On June - August 2020 the Caucasus Institute implemented a project called South Caucasus: Politics in Times of Crisis. It was a distance e-learning program for the Armenian youth about the politics in South Caucasus in times of the pandemic aimed at building their capacity for policy analysis. The project was implemented with the financial support of the Embassy of Switzerland in Armenia.
Introduction / Context
States worldwide face a sudden health crisis and the need to react properly and timely. Confronted with the task of containing and overcoming the unexpected pandemic, including the political and economic consequences it entails, governments reacted differently. Armenia, Azerbaijan and Georgia, the three South Caucasus countries are no exception. The reaction to the situation was different due to a variety of factors, reflected in the diverse political, economic, security and socio-cultural configuration of the states in the region.
The educational program examined the ways in which the pandemic outbreak has influenced the political landscape of the region’s countries, their reform agendas, political systems, economic development etc. It analysed the diverse containment policies endorsed by the South Caucasus states and helped to understand the underlying causes. The program also looked into the history and put in the spotlight the crises-overcoming experiences in Europe in the age of industrialization.

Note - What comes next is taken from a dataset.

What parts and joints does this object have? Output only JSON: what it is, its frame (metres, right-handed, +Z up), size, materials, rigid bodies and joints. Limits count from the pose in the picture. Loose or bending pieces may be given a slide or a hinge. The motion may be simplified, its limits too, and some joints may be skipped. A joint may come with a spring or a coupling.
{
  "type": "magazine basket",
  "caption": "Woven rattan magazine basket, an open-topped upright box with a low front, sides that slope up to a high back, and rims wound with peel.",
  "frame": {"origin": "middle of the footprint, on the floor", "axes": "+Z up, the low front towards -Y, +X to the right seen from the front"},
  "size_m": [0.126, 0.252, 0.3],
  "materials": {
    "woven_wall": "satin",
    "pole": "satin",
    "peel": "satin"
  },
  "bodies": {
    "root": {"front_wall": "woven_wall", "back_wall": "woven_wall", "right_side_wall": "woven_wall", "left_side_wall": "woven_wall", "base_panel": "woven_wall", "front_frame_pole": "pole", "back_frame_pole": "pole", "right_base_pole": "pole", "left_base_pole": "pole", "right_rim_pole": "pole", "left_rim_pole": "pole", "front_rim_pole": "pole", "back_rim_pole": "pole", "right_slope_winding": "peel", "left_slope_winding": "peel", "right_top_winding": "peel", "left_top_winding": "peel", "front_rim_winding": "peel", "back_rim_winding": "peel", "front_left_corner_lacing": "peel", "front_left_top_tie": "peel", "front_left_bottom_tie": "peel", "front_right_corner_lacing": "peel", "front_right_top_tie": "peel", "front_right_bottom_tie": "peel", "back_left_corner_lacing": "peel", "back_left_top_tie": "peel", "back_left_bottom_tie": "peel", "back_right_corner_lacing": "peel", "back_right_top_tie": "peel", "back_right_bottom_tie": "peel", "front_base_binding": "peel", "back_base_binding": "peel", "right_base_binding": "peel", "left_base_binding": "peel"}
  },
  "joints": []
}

The objective of this project was to enable the Armenian youth to understand and interpret the changing political realities in times of crisis. The participants got an alternative viewpoint and a valuable set of up-to-date information which is not yet developed in the institutions of formal education in Armenia.
In the framework of the project a 6-week online course was set up entitled “South Caucasus: Politics in times of crisis” for approximately 30 students, pre-selected via an open call. The course concentrated on understanding the reshaping of politics in South Caucasus in response to the ongoing public health crisis. The educational program targeted the Armenian youth, university students, young researchers and civil society actors.

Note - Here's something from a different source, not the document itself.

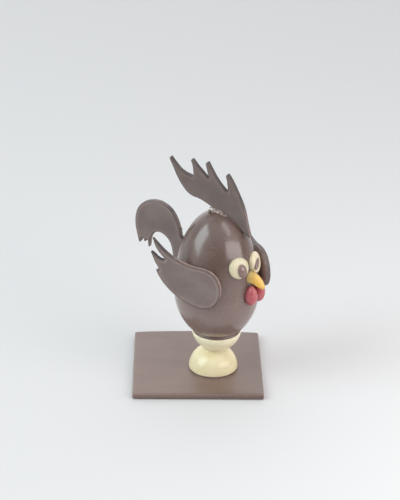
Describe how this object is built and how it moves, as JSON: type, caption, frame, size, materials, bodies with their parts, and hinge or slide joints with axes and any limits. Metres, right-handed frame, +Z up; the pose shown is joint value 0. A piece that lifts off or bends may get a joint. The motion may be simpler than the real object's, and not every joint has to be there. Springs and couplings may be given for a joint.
{
  "type": "chocolate cockerel",
  "caption": "Moulded chocolate cockerel: an egg body on an egg-cup foot and a flat plaque, with comb, tail, wings, domed eyes, beak and wattles.",
  "frame": {"origin": "centre of the plaque's square underside, on the surface it stands on", "axes": "+Z up; X and Y along the plaque's sides, +Y towards the plaque's bowed back edge; the bird faces -36 degrees from +X, towards the plaque's front right"},
  "size_m": [0.1042, 0.1024, 0.1765],
  "materials": {
    "dark_plaque": "dark chocolate poured flat, satin, faint casting marks",
    "dark_egg": "tempered dark chocolate from a polished mould, glossy",
    "dark_sheet": "dark chocolate poured thin, satin faces and rounded paler rims",
    "dark_drop": "piped dark chocolate, glossy",
    "ivory": "white chocolate from a mould, soft gloss, slightly mottled",
    "yellow": "yellow coloured white chocolate, soft gloss",
    "red": "red coloured white chocolate, soft gloss"
  },
  "bodies": {
    "root": {"plaque": "dark_plaque", "foot_dome": "ivory", "foot_cup": "ivory", "neck_bead": "dark_drop", "body": "dark_egg", "comb": "dark_sheet", "tail": "dark_sheet", "wing_right": "dark_sheet", "wing_left": "dark_sheet", "eye_right": "ivory", "eye_left": "ivory", "pupil_right": "dark_drop", "pupil_left": "dark_drop", "beak": "yellow", "wattle_right": "red", "wattle_left": "red"}
  },
  "joints": []
}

The CI engaged its staff and invited guest-lecturers from Armenia and abroad to cover a topic each week, including the political and economic impact of the COVID pandemic on the countries of the South Caucasus, the rally-around-the-flag effect in Georgia, Armenia’s stalled reform agenda in the midst of the crisis, damage and risk-mitigating policies endorsed by the states, and a comparative historical perspective on epidemics in Europe starting from the Middle Ages and their impact on politics, economics and society. The weekly lectures were held on the Zoom Video Communications platform. The videos of the lectures were edited and shared on the CI social media pages (Facebook, Twitter, LinkedIn, Youtube). The students received weekly tasks and tests to complete. The tasks and tests were shared with the students via Google drive, and a closed Facebook Page was created for the students and the lecturers to exchange ideas, discuss the questions they did not manage to during the lectures, etc.
The participants were invited to write blog posts on a variety of topics related to the course theme. The best posts were edited and posted on the CI blog, blog.c-i.am. The authors got small rewards. In addition, the participants got online certificates of completion.